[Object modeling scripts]

-- begin --

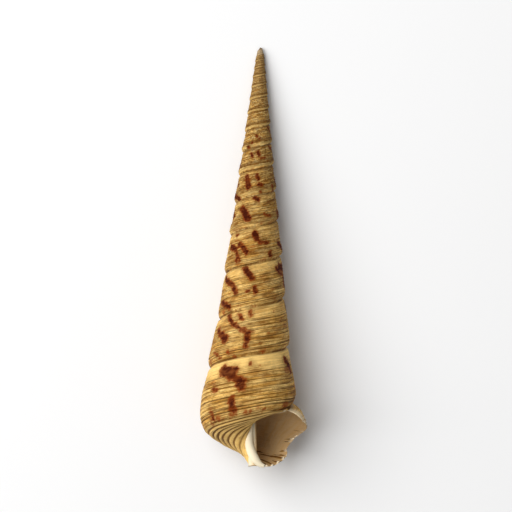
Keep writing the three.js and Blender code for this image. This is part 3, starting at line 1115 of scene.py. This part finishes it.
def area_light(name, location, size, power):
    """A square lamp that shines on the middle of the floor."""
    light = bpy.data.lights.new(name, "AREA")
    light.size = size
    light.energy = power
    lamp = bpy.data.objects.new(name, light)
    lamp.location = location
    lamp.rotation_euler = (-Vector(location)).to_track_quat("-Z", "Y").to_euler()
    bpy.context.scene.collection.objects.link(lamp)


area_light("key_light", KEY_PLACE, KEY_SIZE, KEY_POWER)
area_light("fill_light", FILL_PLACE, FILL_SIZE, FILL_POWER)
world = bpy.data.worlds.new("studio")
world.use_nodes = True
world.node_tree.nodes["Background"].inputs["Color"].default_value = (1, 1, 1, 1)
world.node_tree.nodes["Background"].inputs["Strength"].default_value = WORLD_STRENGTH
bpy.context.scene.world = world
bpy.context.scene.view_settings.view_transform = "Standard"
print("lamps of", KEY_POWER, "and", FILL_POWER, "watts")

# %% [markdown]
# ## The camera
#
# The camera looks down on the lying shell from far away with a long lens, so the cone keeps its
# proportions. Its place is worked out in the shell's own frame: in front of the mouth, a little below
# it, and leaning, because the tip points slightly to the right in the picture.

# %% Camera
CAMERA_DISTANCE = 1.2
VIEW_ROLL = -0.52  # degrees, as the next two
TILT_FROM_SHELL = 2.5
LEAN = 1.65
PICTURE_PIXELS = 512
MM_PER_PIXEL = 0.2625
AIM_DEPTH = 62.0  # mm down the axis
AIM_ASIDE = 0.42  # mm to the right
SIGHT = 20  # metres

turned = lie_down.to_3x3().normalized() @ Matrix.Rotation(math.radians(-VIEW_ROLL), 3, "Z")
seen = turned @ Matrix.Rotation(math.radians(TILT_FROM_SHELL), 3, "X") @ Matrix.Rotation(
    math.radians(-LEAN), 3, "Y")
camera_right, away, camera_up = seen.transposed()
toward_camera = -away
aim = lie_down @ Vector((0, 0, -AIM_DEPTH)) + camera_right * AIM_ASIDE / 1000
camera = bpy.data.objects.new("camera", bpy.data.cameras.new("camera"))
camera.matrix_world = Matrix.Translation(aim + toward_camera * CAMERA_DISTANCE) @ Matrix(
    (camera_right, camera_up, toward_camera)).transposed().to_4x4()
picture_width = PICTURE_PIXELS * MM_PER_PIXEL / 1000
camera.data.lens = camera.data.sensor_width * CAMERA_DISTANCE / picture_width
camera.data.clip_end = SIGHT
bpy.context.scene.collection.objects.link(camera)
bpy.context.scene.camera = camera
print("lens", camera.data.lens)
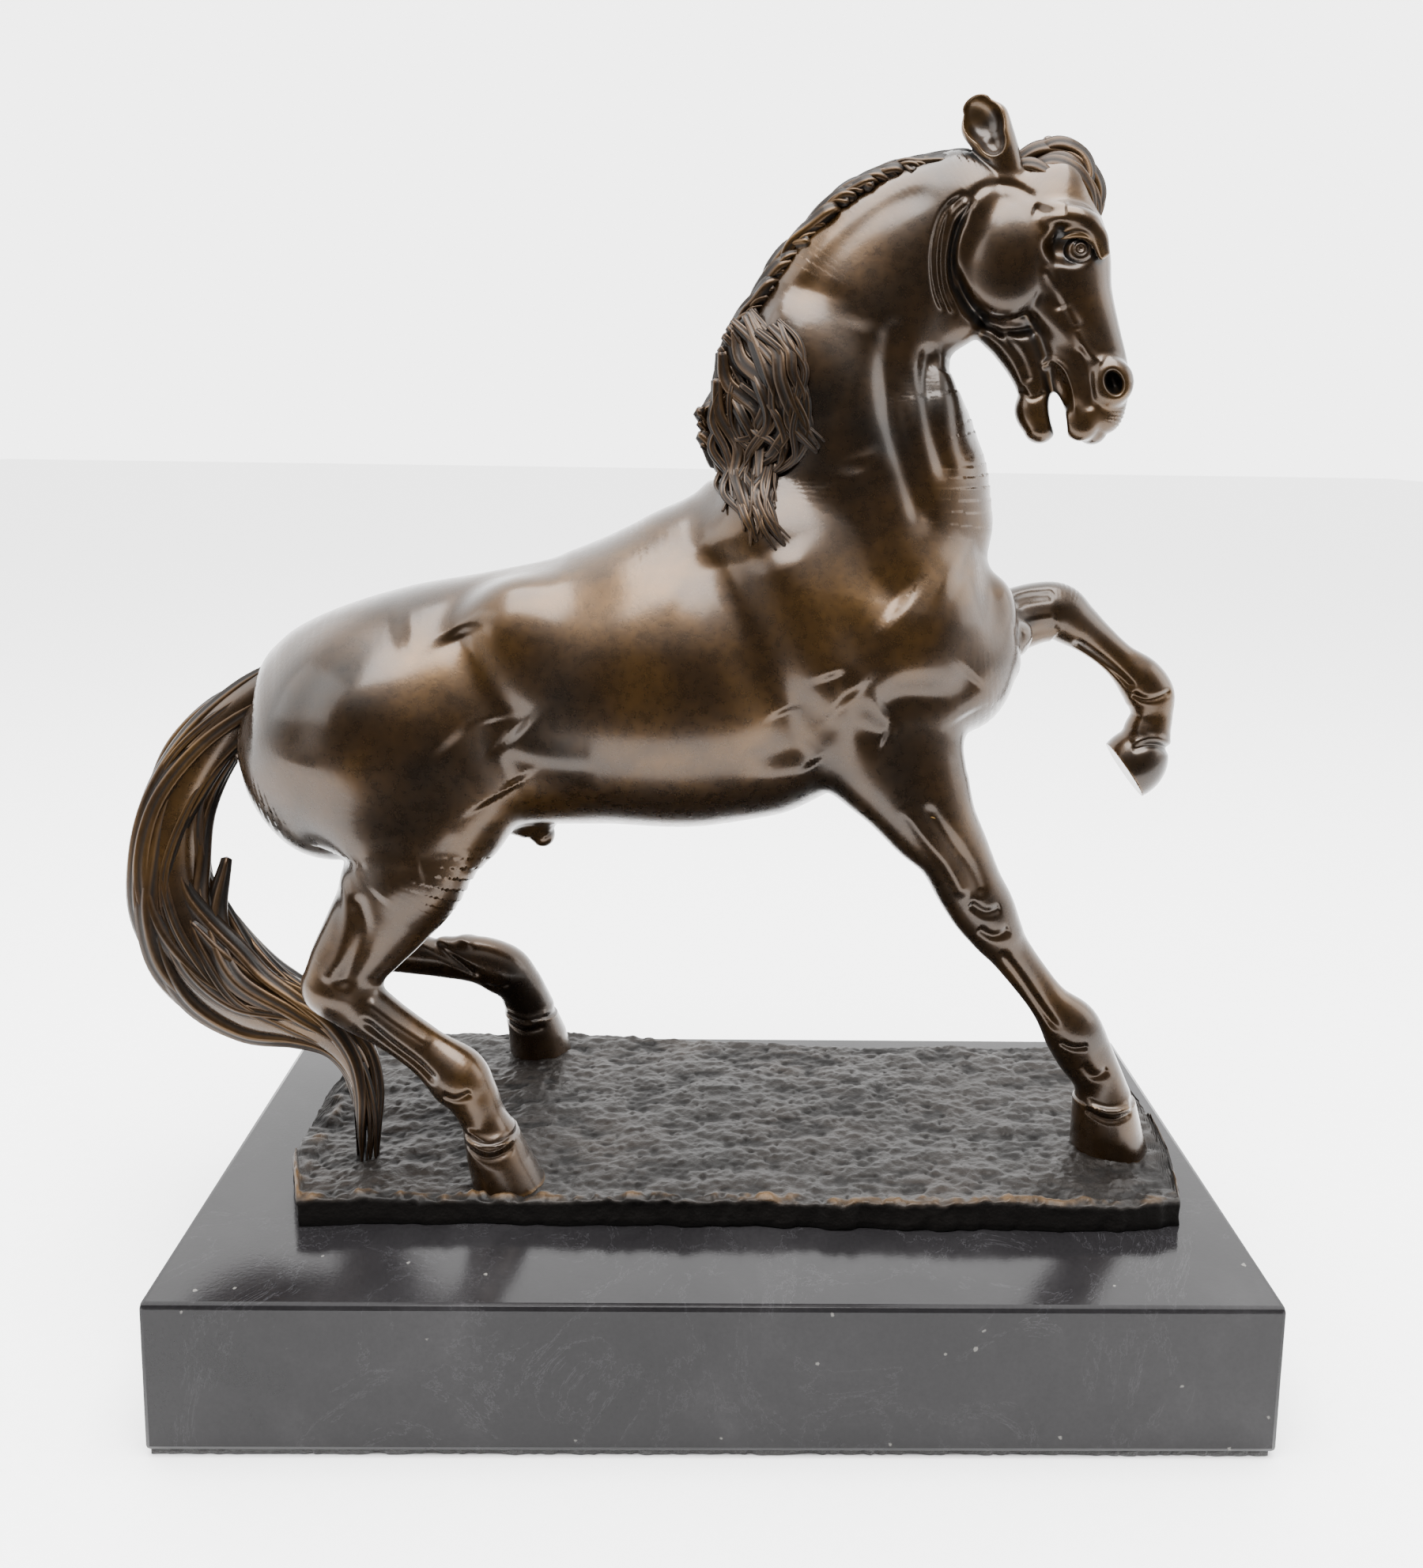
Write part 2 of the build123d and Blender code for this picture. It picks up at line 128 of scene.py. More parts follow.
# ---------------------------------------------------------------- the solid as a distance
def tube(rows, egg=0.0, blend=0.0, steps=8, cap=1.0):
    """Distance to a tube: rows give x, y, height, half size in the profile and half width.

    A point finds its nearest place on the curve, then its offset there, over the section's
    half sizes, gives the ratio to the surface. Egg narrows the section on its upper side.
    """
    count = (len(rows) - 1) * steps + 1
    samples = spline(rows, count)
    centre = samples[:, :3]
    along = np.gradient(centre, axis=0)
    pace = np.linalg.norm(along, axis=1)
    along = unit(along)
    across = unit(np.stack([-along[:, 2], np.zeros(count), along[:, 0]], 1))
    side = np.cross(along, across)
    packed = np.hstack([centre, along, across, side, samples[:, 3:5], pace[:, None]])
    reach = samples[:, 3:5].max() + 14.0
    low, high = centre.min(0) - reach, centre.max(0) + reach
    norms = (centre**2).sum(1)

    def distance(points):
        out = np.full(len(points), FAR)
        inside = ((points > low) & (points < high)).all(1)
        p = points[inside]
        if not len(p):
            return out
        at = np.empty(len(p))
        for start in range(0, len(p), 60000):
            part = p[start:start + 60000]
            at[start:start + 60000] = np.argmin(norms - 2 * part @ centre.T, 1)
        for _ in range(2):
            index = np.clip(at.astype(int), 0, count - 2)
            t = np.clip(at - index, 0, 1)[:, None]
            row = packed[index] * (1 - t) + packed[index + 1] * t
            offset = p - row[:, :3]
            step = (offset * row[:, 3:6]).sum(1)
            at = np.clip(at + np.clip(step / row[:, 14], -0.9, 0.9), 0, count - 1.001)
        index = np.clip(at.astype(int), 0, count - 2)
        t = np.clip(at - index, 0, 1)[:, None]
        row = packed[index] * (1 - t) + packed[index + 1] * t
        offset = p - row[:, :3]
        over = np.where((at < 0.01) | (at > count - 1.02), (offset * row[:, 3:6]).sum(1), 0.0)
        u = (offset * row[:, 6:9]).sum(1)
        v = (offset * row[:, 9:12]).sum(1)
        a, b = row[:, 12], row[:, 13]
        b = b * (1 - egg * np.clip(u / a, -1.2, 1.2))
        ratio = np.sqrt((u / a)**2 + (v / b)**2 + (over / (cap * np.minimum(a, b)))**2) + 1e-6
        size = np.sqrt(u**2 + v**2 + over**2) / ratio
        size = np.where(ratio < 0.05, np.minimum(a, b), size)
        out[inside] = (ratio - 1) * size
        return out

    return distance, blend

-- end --

Required task ▸
Print all of the data exactly as it was given.

Response to the exercise ▸
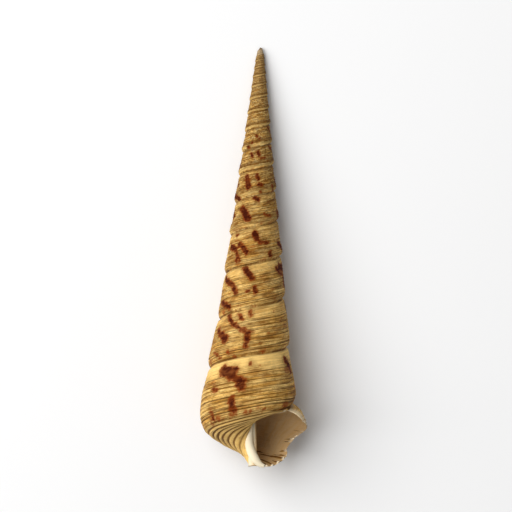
Keep writing the three.js and Blender code for this image. This is part 3, starting at line 1115 of scene.py. This part finishes it.
def area_light(name, location, size, power):
    """A square lamp that shines on the middle of the floor."""
    light = bpy.data.lights.new(name, "AREA")
    light.size = size
    light.energy = power
    lamp = bpy.data.objects.new(name, light)
    lamp.location = location
    lamp.rotation_euler = (-Vector(location)).to_track_quat("-Z", "Y").to_euler()
    bpy.context.scene.collection.objects.link(lamp)


area_light("key_light", KEY_PLACE, KEY_SIZE, KEY_POWER)
area_light("fill_light", FILL_PLACE, FILL_SIZE, FILL_POWER)
world = bpy.data.worlds.new("studio")
world.use_nodes = True
world.node_tree.nodes["Background"].inputs["Color"].default_value = (1, 1, 1, 1)
world.node_tree.nodes["Background"].inputs["Strength"].default_value = WORLD_STRENGTH
bpy.context.scene.world = world
bpy.context.scene.view_settings.view_transform = "Standard"
print("lamps of", KEY_POWER, "and", FILL_POWER, "watts")

# %% [markdown]
# ## The camera
#
# The camera looks down on the lying shell from far away with a long lens, so the cone keeps its
# proportions. Its place is worked out in the shell's own frame: in front of the mouth, a little below
# it, and leaning, because the tip points slightly to the right in the picture.

# %% Camera
CAMERA_DISTANCE = 1.2
VIEW_ROLL = -0.52  # degrees, as the next two
TILT_FROM_SHELL = 2.5
LEAN = 1.65
PICTURE_PIXELS = 512
MM_PER_PIXEL = 0.2625
AIM_DEPTH = 62.0  # mm down the axis
AIM_ASIDE = 0.42  # mm to the right
SIGHT = 20  # metres

turned = lie_down.to_3x3().normalized() @ Matrix.Rotation(math.radians(-VIEW_ROLL), 3, "Z")
seen = turned @ Matrix.Rotation(math.radians(TILT_FROM_SHELL), 3, "X") @ Matrix.Rotation(
    math.radians(-LEAN), 3, "Y")
camera_right, away, camera_up = seen.transposed()
toward_camera = -away
aim = lie_down @ Vector((0, 0, -AIM_DEPTH)) + camera_right * AIM_ASIDE / 1000
camera = bpy.data.objects.new("camera", bpy.data.cameras.new("camera"))
camera.matrix_world = Matrix.Translation(aim + toward_camera * CAMERA_DISTANCE) @ Matrix(
    (camera_right, camera_up, toward_camera)).transposed().to_4x4()
picture_width = PICTURE_PIXELS * MM_PER_PIXEL / 1000
camera.data.lens = camera.data.sensor_width * CAMERA_DISTANCE / picture_width
camera.data.clip_end = SIGHT
bpy.context.scene.collection.objects.link(camera)
bpy.context.scene.camera = camera
print("lens", camera.data.lens)
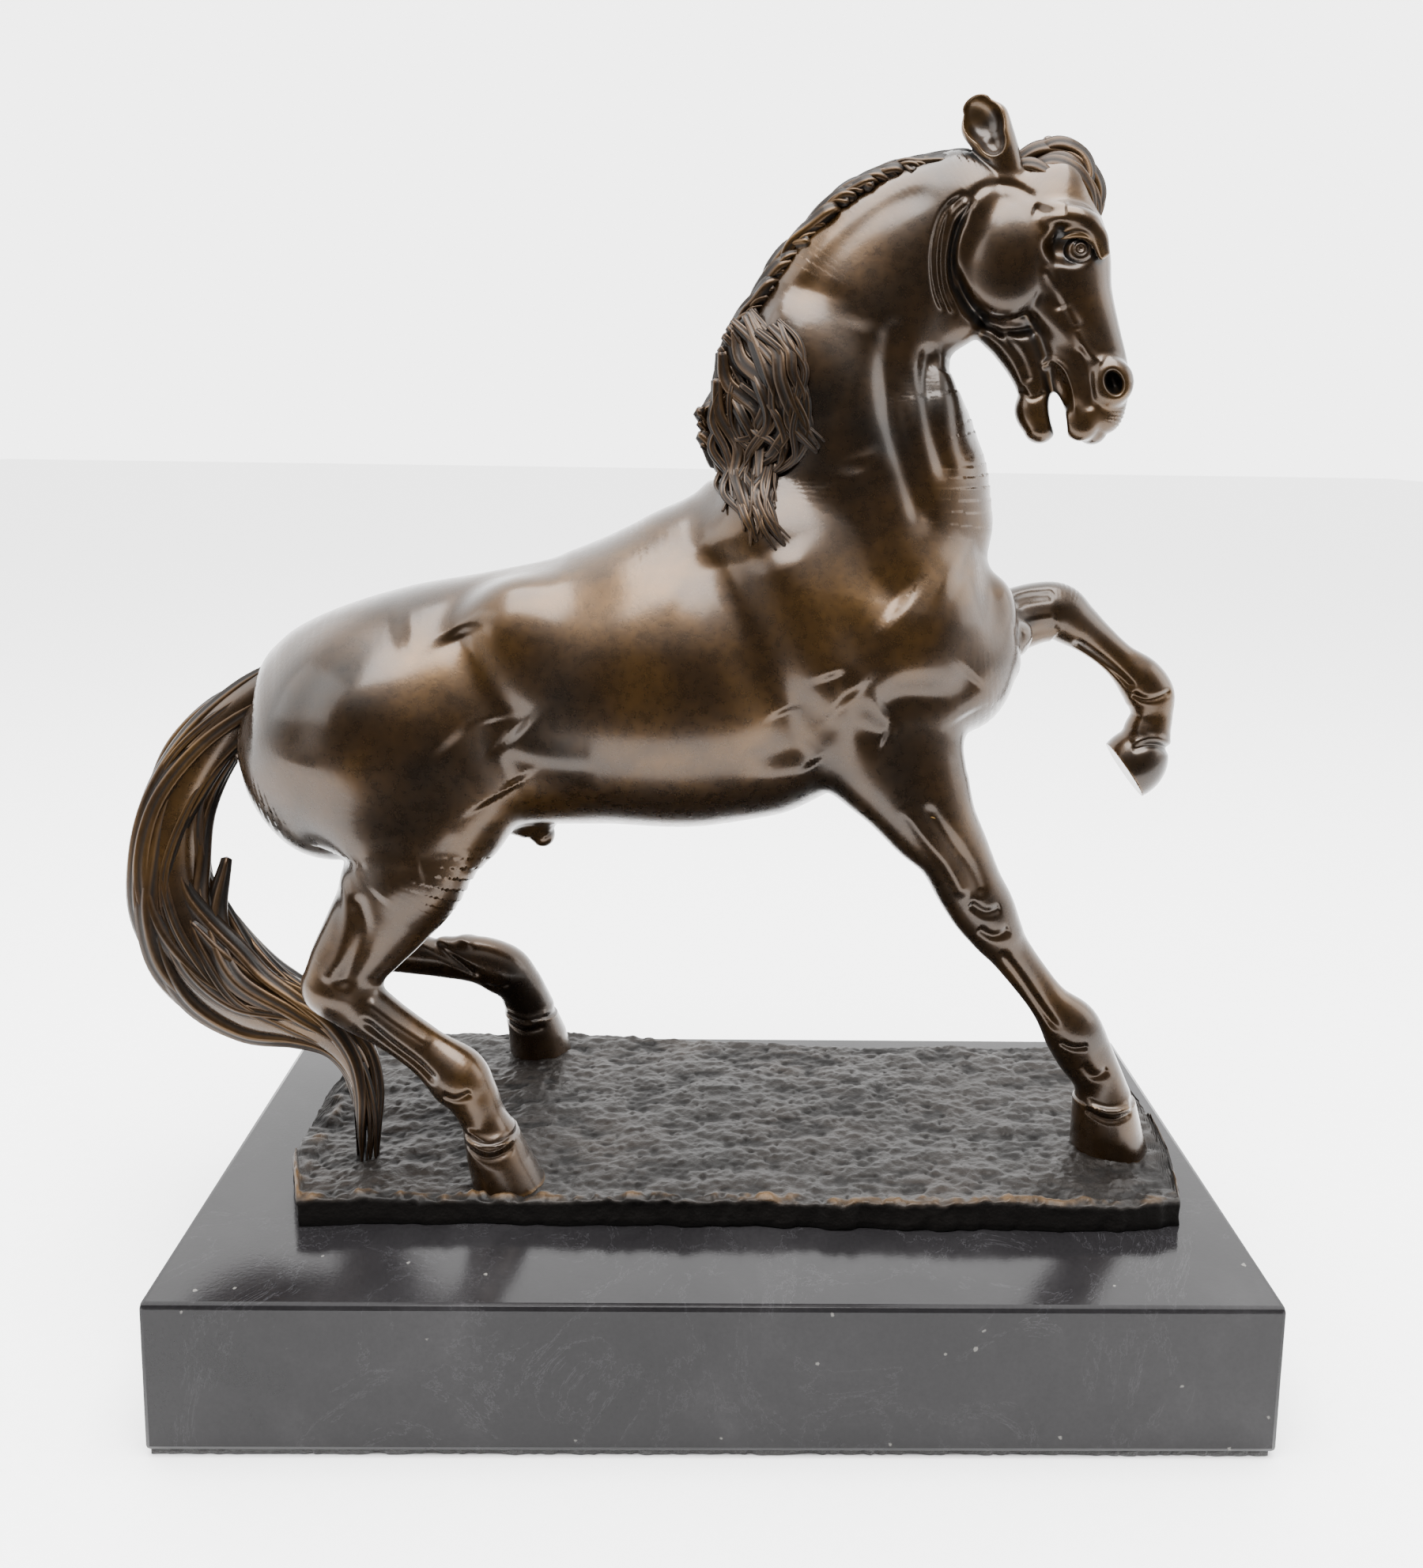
Write part 2 of the build123d and Blender code for this picture. It picks up at line 128 of scene.py. More parts follow.
# ---------------------------------------------------------------- the solid as a distance
def tube(rows, egg=0.0, blend=0.0, steps=8, cap=1.0):
    """Distance to a tube: rows give x, y, height, half size in the profile and half width.

    A point finds its nearest place on the curve, then its offset there, over the section's
    half sizes, gives the ratio to the surface. Egg narrows the section on its upper side.
    """
    count = (len(rows) - 1) * steps + 1
    samples = spline(rows, count)
    centre = samples[:, :3]
    along = np.gradient(centre, axis=0)
    pace = np.linalg.norm(along, axis=1)
    along = unit(along)
    across = unit(np.stack([-along[:, 2], np.zeros(count), along[:, 0]], 1))
    side = np.cross(along, across)
    packed = np.hstack([centre, along, across, side, samples[:, 3:5], pace[:, None]])
    reach = samples[:, 3:5].max() + 14.0
    low, high = centre.min(0) - reach, centre.max(0) + reach
    norms = (centre**2).sum(1)

    def distance(points):
        out = np.full(len(points), FAR)
        inside = ((points > low) & (points < high)).all(1)
        p = points[inside]
        if not len(p):
            return out
        at = np.empty(len(p))
        for start in range(0, len(p), 60000):
            part = p[start:start + 60000]
            at[start:start + 60000] = np.argmin(norms - 2 * part @ centre.T, 1)
        for _ in range(2):
            index = np.clip(at.astype(int), 0, count - 2)
            t = np.clip(at - index, 0, 1)[:, None]
            row = packed[index] * (1 - t) + packed[index + 1] * t
            offset = p - row[:, :3]
            step = (offset * row[:, 3:6]).sum(1)
            at = np.clip(at + np.clip(step / row[:, 14], -0.9, 0.9), 0, count - 1.001)
        index = np.clip(at.astype(int), 0, count - 2)
        t = np.clip(at - index, 0, 1)[:, None]
        row = packed[index] * (1 - t) + packed[index + 1] * t
        offset = p - row[:, :3]
        over = np.where((at < 0.01) | (at > count - 1.02), (offset * row[:, 3:6]).sum(1), 0.0)
        u = (offset * row[:, 6:9]).sum(1)
        v = (offset * row[:, 9:12]).sum(1)
        a, b = row[:, 12], row[:, 13]
        b = b * (1 - egg * np.clip(u / a, -1.2, 1.2))
        ratio = np.sqrt((u / a)**2 + (v / b)**2 + (over / (cap * np.minimum(a, b)))**2) + 1e-6
        size = np.sqrt(u**2 + v**2 + over**2) / ratio
        size = np.where(ratio < 0.05, np.minimum(a, b), size)
        out[inside] = (ratio - 1) * size
        return out

    return distance, blend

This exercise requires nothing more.